The bill, formerly known as the Religious Freedom and Civil Marriage Protection Act, was altered a bit and passed a second reading 25-22 Wednesday, NBC Washington's Chris Gordon reported. It goes to a final vote Thursday and is expected to pass.

Senators added protections for religious groups, exempting them from having to provide educational services or insurance coverage for gay couples, and the words "Religious Freedom" were stripped from the official name of the bill.

Supporters of the bill defeated proposals from Republican opponents to allow court clerks to refuse to marry gay couples, prevent schools from "promoting same-sex marriage" and rename the bill "Same-Sex Marriage," the Associated Press reported.

Last week, Sen. James Rosapepe, D-Prince George's, Anne Arundel counties, said he was no longer undecided and would vote in favor of the bill, giving it the 24th voted needed to pass the state senate.

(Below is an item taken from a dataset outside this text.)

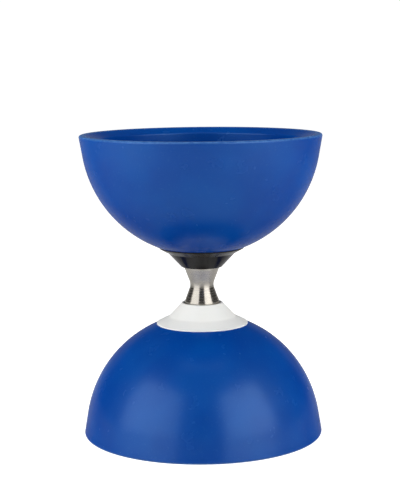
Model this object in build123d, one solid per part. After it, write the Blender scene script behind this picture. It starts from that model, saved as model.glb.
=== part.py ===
from build123d import *
import os
from math import acos, cos, radians, sin, sqrt, tan

# A diabolo: two soft hemispherical cups, back to back, on a one-way bearing axle.
# Millimetres. +Z runs along the axle, and the origin is the centre of the axle's waist.
# Pieces that come in pairs are drawn for the upper half, and mirrored for the lower one.
# The hubs are such a pair too, but the lower one's flange is wider.

# Cups
RIM_RADIUS = 57.5
CUP_RADIUS = 56.68  # outside of the spherical part
CUP_CENTRE = 71.2  # height of the sphere's centre above the waist
CUP_WALL = 3.3
RIM_ROUND = 0.95
RIM_PLANE = CUP_CENTRE + RIM_ROUND
LAND_INNER_RADIUS = 54.8  # the flat ring that the diabolo stands on
LAND_ROUND = 1.5
LIP_INNER_RADIUS = 48.2
LIP_DROP = 2.55
LIP_ROUND = 0.9
WALL_BLEND = 25.0  # where the straight inner wall runs into the sphere
CUP_FLOOR = 20.0  # flat inside bottom
FLOOR_ROUND = 1.0
CUP_HOLE_RADIUS = 12.1

# Hubs
HUB_END = 8.7
HUB_END_RADIUS = 9.75
HUB_END_ROUND = 0.5
HUB_CAVITY_RADIUS = 9.06
HUB_CREASE = (16.0, 15.4)  # radius and height where the cone meets the flange
HUB_CREASE_ROUND = 1.5
UPPER_FLANGE_RADIUS = 20.3
LOWER_FLANGE_RADIUS = 21.9
FLANGE_EDGE = 0.5  # thickness of the flange at its edge
FLANGE_EDGE_ROUND = 0.2
HUB_WEB_FOOT = 16.5
SPIGOT_RADIUS = 12.0
SPIGOT_TOP = 19.5
LUG_COUNT = 3
LUG_RADIUS = 2.0
LUG_CIRCLE = 16.0
LUG_FOOT = 16.4  # inside the flange
LUG_TOP = 18.9
LUG_CLEARANCE = 0.1

# Axle
WAIST_RADIUS = 5.65
WAIST_ARC = 5.0
WAIST_BORE_RADIUS = 3.6
SLEEVE_CONE_ANGLE = 20.5  # of the string groove's sides, from the axis
SLEEVE_RADIUS = 8.3
SLEEVE_END = 15.1
GROOVE_EDGE_ROUND = 3.0
SLEEVE_END_ROUND = 0.4
SHAFT_RADIUS = 2.5  # M5 ends, at the thread's crests
SHAFT_CORE_RADIUS = 3.0
SHAFT_END = 31.0
SHAFT_CHAMFER = 0.5
SHOULDER = 10.0  # height of the bearing seats' shoulders

# Ball bearings, 5 x 11 x 5
BEARING_RADIUS = 5.5
BEARING_WIDTH = 5.0
INNER_SHOULDER_RADIUS = 3.35
OUTER_SHOULDER_RADIUS = 4.65
BALL_CIRCLE = 4.0
BALL_RADIUS = 0.97
BALL_COUNT = 8
GROOVE_RADIUS = 1.0
RING_CHAMFER = 0.2
BORE_CHAMFER = 0.15
BALL_CAGE_RIM = 0.28  # from the balls to the cage's faces
BALL_CAGE_HALF_WIDTH = 0.38
BALL_POCKET_CLEARANCE = 0.06
SHIELD_SEAT_RADIUS = 4.9
SHIELD_SEAT_DEPTH = 0.45
SHIELD_THICKNESS = 0.3
SHIELD_INSET = 0.1
SHIELD_GAP = 0.1  # from the shields to the inner ring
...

It's also expected to pass the House of Delegates, Gordon reported, and Gov. Martin O'Malley has said he will sign the bill if it reaches his desk.

Senate President Mike Miller told Gordon that the vote will be very close when it goes to the senate for the third and final reading on Thursday.  If it makes it through that chamber, the bill will be presented to the House of Delegates.  The liberal-leaning House is expected to vote yes on the measure.

The law could then take effect Oct. 1 or go to referendum for Maryland residents to decide, Gordon reported.

Also Wednesday, President Barack Obama's administration told Congress it won't defend the federal law saying marriage can only exist between a man and a woman, saying it unconstitutionally discriminates against same-sex couples who are legally married but not recognized as such by the federal government, NBC News's Pete Williams reported.